Mark Schafer is a literary translator, a visual artist, and a senior lecturer at the University of Massachusetts Boston, where he teaches Spanish. He has translated works by authors from around the Spanish-speaking world, including David Huerta, Belén Gopegui, Virgilio Piñera, and Alberto Ruy Sánchez. Schafer is a founding member of the Boston Area Literary Translators Group. He lives in Roxbury, Massachusetts, the traditional and unceded territory of the Massachusett and Wampanoag Peoples.

Matvei Yankelevich ’95, Dead Winter (Fonograf Editions, 2023)

The 27 poems in Dead Winter, a chapbook by Matvei Yankelevich, continue the author’s “From a Winter Notebook” cycle which plays on traditional winter themes of stasis, ruin, aging, lost love, belatedness, dormancy, and decline. Yankelevich takes inspiration from poets of the past like Ovid, Mandelstam, Sappho, the Troubadours, and Louise Labé, as well as modern and contemporary poets from William Carlos Williams to Stephen Rodefer. Aggressively personal, by turns ironic and sentimental, these poems create an ambivalent internal dialog that swings between often-contradictory longings for social justice and personal freedom. Through representations of desire and melancholy in a technologically invasive era, these poems also question the effect of technological and political shifts on the bounds of the personal. The work also explores the way a techno-oriented sociality impinges on interpersonal relationships, the interior dialogs of the self, and the writing of poetry.

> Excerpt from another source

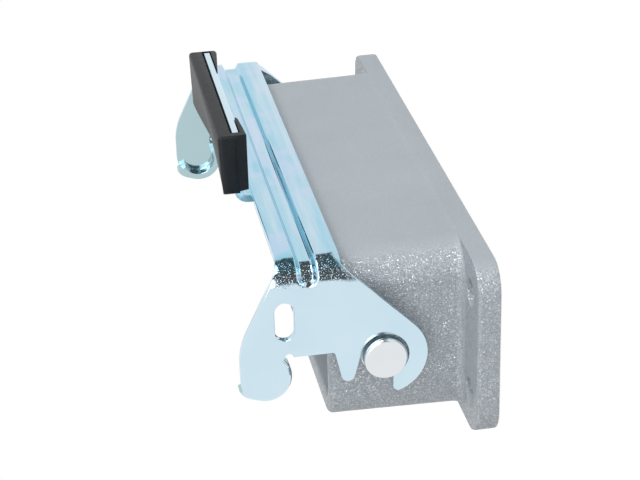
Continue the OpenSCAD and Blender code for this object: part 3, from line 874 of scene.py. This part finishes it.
def floor():
    """White floor under the flange. The camera sees a soft shadow near the object and plain white further
    off; mirrors see the floor dark on the room's dark side; to other rays it is matt grey."""
    half = 6000 * MM
    corners = [(-half, -half, 0), (half, -half, 0), (half, half, 0), (-half, half, 0)]
    data = bpy.data.meshes.new("floor")
    data.from_pydata(corners, [], [(0, 1, 2, 3)])
    plate = put("floor", data)
    plate.location.z = -0.0002
    material = bpy.data.materials.new("floor_finish")
    g = Graph(material)
    place = g.millimetres()
    x, y = (g.part(place, axis) for axis in "XY")
    away = (x * x + y * y) ** 0.5
    matt, lit = (g.node("ShaderNodeBsdfDiffuse", {}, {"Color": (c, c, c, 1)}) for c in (0.55, 0.36))
    near = g.node("ShaderNodeAddShader", {}, {0: lit, 1: g.light("Emission", 0.86)})
    white = g.light("Emission", 1.0)
    camera_sees = g.mix(((away - 60.0) / 90.0).limit(), near, white)
    share = dark_side(g, x, y) * ((away - 90.0) / 30.0).limit()
    mirror_sees = g.mix(share, white, g.light("Emission", 0.1))
    g.node("ShaderNodeOutputMaterial", {}, {"Surface": seen(g, camera_sees, mirror_sees, matt)})
    data.materials.append(material)


def world():
    """White surround for the camera; mirrors see its dark side, and for lighting it is softer overhead."""
    room = bpy.data.worlds.new("studio")
    bpy.context.scene.world = room
    g = Graph(room)
    place = g.node("ShaderNodeTexCoord", out="Generated")
    x, y, z = (g.part(place, axis) for axis in "XYZ")
    soft = g.light("Background", 0.56 - z * 0.16)
    share = dark_side(g, x, y) * ((0.45 - z) * 6.0).limit()
    mirror_sees = g.light("Background", 1.0 - share * 0.9)
    g.node("ShaderNodeOutputWorld", {}, {"Surface": seen(g, g.light("Background", 1.0), mirror_sees, soft)})


def lamp(name, place, aim, size, power):
    """Soft square lamp at place, aimed at aim; both in mm."""
    data = bpy.data.lights.new(name, "AREA")
    data.shape, data.size, data.energy = "SQUARE", size * MM, power
    light = put(name, data)
    place, aim = np.array(place, float), np.array(aim, float)
    back = (place - aim) / np.linalg.norm(place - aim)
    side = np.cross((0, 0.3, 1), back)
    side /= np.linalg.norm(side)
    axes = np.stack([side, np.cross(back, side), back, place * MM], 1)
    light.matrix_world = Matrix([*axes.tolist(), [0, 0, 0, 1]])


def camera():
    """Camera with a long lens, placed in metres."""
    data = bpy.data.cameras.new("camera")
    data.sensor_width, data.lens = SENSOR, LENS
    data.clip_start, data.clip_end = 0.01, 20
    eye = put("camera", data)
    eye.matrix_world = Matrix(CAMERA)
    bpy.context.scene.camera = eye


floor()
world()
lamp("key", (-150, -520, 240), (0, 0, 15), 420, 2.0)
lamp("fill", (-470, -130, 190), (0, 0, 15), 320, 0.72)
camera()
bpy.context.scene.view_settings.view_transform = "Standard"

Matvei Yankelevich is a poet, translator, and editor whose books include Some Worlds for Dr. Vogt (Black Square), Alpha Donut (United Artists), Boris by the Sea (Octopus), and From a Winter Notebook (Alder & Frankia). He has been awarded fellowships from the National Endowment for the Arts, the New York Foundation for the Arts, and the National Endowment for Humanities. Yankelevich is the editor-in-chief of World Poetry Books, a nonprofit publisher of poetry in translation. He is also an adjunct associate professor at Columbia University’s School of the Arts, where he has taught courses on translation, book arts, small press history, and poetry since 2009.